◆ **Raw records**
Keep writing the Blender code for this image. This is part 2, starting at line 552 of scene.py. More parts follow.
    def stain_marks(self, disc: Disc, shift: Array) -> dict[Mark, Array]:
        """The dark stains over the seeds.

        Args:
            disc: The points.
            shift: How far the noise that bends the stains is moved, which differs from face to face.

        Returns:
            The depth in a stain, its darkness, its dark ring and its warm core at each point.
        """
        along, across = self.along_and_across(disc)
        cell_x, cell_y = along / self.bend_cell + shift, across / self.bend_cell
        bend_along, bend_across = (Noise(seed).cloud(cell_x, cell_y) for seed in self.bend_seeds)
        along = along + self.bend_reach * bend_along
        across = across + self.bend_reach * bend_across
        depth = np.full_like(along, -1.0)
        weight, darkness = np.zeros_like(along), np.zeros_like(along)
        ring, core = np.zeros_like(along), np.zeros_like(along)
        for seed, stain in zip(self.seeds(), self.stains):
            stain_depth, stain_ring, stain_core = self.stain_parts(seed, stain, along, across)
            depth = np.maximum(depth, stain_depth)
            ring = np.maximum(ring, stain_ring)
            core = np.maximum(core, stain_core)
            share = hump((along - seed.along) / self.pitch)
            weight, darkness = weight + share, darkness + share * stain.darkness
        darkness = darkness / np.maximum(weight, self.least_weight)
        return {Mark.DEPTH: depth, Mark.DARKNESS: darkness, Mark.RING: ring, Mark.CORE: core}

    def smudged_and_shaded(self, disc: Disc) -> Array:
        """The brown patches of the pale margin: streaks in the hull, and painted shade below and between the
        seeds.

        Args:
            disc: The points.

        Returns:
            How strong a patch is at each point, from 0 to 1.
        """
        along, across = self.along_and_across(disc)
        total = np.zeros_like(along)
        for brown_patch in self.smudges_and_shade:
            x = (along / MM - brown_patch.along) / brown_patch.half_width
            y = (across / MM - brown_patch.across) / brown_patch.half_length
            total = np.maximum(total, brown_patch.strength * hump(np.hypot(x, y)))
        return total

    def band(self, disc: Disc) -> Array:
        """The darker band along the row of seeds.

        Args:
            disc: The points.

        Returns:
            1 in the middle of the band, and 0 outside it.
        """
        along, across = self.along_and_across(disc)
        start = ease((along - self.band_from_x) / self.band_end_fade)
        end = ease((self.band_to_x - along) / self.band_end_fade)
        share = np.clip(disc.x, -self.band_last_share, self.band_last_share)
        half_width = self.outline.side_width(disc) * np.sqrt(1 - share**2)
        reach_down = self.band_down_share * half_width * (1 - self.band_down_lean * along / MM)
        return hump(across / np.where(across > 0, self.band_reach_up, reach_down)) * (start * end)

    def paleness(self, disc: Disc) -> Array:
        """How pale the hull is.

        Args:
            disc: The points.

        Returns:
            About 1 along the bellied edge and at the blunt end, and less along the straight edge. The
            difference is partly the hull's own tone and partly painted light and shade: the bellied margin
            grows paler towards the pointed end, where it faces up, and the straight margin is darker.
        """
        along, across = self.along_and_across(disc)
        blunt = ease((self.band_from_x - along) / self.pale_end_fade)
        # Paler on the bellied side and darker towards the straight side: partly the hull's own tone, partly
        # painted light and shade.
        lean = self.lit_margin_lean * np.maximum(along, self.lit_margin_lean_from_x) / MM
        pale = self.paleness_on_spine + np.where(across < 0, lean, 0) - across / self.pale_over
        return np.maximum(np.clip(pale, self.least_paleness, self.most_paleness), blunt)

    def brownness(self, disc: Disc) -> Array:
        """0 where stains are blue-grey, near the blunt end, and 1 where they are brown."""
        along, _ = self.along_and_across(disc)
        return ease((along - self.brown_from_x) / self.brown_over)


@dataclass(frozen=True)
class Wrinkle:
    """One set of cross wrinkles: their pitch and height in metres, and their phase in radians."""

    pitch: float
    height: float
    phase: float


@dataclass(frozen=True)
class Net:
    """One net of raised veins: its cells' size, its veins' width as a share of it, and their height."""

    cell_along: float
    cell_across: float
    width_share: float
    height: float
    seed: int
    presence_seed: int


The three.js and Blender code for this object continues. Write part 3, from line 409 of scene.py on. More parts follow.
---
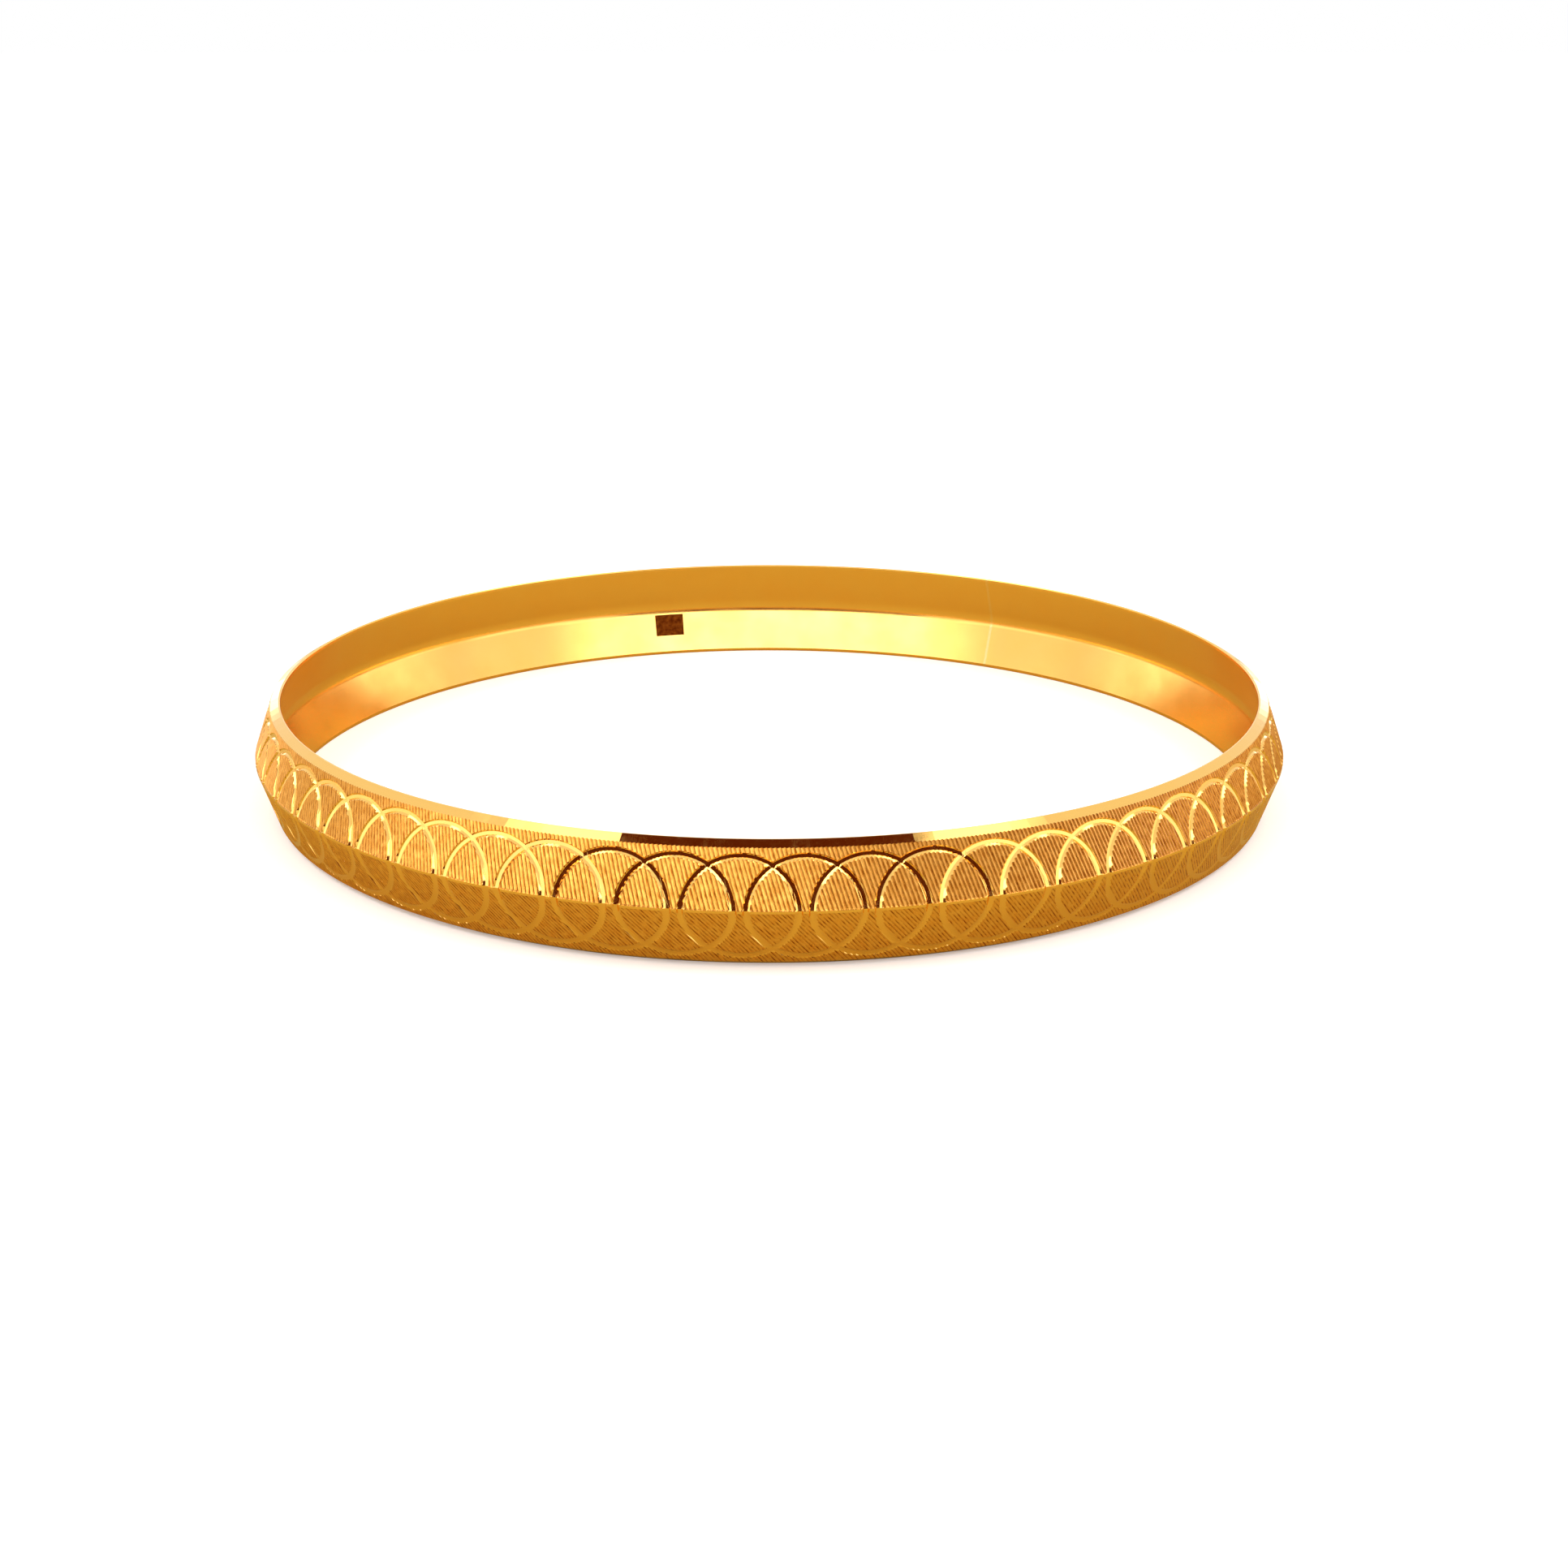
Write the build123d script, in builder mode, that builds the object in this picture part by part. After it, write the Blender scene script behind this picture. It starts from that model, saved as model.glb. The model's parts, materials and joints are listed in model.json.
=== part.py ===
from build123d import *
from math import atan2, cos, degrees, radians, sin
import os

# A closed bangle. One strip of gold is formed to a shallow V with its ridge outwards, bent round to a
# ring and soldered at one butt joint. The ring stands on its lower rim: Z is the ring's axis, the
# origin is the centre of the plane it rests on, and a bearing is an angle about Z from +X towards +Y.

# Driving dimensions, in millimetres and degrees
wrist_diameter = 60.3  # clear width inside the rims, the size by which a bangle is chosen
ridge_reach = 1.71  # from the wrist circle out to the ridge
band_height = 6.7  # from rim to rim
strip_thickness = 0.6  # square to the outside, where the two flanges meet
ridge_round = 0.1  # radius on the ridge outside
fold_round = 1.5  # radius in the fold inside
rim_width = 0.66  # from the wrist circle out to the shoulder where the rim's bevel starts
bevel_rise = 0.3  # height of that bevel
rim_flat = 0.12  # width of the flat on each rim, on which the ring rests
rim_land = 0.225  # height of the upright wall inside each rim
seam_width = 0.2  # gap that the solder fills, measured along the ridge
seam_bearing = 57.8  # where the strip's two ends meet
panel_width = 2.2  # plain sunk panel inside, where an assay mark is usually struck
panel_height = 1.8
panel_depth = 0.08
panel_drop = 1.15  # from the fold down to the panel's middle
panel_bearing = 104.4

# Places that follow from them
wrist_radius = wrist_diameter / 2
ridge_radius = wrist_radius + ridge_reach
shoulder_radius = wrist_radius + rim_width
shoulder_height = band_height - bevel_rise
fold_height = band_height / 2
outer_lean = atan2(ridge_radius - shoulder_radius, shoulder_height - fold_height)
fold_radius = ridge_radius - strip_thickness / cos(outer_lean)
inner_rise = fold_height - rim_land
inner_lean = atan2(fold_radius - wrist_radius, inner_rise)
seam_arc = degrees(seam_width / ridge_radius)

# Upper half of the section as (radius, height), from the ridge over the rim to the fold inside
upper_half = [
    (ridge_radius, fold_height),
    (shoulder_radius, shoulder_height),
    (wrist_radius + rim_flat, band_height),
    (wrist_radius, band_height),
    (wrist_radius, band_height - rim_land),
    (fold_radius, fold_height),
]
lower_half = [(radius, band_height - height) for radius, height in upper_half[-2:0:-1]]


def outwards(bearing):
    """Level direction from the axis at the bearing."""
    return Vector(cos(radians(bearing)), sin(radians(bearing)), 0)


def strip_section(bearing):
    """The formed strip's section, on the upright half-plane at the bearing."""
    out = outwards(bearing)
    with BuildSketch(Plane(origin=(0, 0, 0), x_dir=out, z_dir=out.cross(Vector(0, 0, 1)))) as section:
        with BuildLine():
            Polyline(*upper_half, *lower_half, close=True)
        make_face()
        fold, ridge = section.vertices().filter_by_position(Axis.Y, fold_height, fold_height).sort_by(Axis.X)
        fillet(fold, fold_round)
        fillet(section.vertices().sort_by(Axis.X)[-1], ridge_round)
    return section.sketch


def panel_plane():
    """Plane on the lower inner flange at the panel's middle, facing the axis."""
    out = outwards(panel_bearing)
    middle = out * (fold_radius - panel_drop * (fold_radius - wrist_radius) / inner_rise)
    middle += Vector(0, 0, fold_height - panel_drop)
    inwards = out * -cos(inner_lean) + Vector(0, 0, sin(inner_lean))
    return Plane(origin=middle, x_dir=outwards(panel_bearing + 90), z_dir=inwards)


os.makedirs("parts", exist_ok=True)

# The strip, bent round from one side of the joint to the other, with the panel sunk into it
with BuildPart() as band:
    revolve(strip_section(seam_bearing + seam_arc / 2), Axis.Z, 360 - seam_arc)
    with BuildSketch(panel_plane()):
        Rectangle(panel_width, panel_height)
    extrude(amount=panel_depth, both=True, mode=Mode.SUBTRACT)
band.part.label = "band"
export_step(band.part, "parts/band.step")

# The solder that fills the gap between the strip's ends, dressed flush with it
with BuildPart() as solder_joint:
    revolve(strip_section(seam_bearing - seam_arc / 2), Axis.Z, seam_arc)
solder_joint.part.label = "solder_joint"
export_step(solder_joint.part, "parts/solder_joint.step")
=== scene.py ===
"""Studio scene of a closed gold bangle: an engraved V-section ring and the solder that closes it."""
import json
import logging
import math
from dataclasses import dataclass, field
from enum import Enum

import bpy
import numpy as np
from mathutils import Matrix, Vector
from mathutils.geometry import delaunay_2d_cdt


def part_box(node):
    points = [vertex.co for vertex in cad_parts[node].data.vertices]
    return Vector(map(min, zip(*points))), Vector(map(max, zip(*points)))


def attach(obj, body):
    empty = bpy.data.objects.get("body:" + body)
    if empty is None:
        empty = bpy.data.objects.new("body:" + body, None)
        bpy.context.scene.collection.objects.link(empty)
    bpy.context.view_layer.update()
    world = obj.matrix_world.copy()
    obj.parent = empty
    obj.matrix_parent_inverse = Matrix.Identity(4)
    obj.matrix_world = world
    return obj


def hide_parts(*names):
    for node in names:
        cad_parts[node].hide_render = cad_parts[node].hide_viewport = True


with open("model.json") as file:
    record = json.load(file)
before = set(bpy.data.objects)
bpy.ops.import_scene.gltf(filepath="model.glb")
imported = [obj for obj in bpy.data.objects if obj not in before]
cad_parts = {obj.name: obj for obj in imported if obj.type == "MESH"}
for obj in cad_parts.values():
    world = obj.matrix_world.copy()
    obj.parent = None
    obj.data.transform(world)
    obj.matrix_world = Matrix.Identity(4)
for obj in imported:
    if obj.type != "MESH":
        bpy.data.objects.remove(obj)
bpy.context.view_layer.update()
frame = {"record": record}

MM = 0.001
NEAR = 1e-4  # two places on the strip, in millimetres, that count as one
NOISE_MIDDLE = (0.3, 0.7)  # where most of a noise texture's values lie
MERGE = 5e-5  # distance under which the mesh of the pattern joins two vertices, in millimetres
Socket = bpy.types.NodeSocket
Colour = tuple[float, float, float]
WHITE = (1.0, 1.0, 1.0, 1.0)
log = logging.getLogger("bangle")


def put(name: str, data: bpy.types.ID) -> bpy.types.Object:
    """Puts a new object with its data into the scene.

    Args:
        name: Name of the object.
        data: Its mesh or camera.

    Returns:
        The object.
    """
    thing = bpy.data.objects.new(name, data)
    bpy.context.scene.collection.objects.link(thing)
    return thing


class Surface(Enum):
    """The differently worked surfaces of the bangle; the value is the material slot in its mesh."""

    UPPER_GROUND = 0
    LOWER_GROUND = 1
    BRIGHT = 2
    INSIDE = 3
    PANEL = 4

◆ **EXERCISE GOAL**
Write out only the lines that run from the line containing "Keep writing the" through the line containing "shift: How far", both included, exactly as they appear above.

◆ **RESULT OF THIS TASK**
Keep writing the Blender code for this image. This is part 2, starting at line 552 of scene.py. More parts follow.
    def stain_marks(self, disc: Disc, shift: Array) -> dict[Mark, Array]:
        """The dark stains over the seeds.

        Args:
            disc: The points.
            shift: How far the noise that bends the stains is moved, which differs from face to face.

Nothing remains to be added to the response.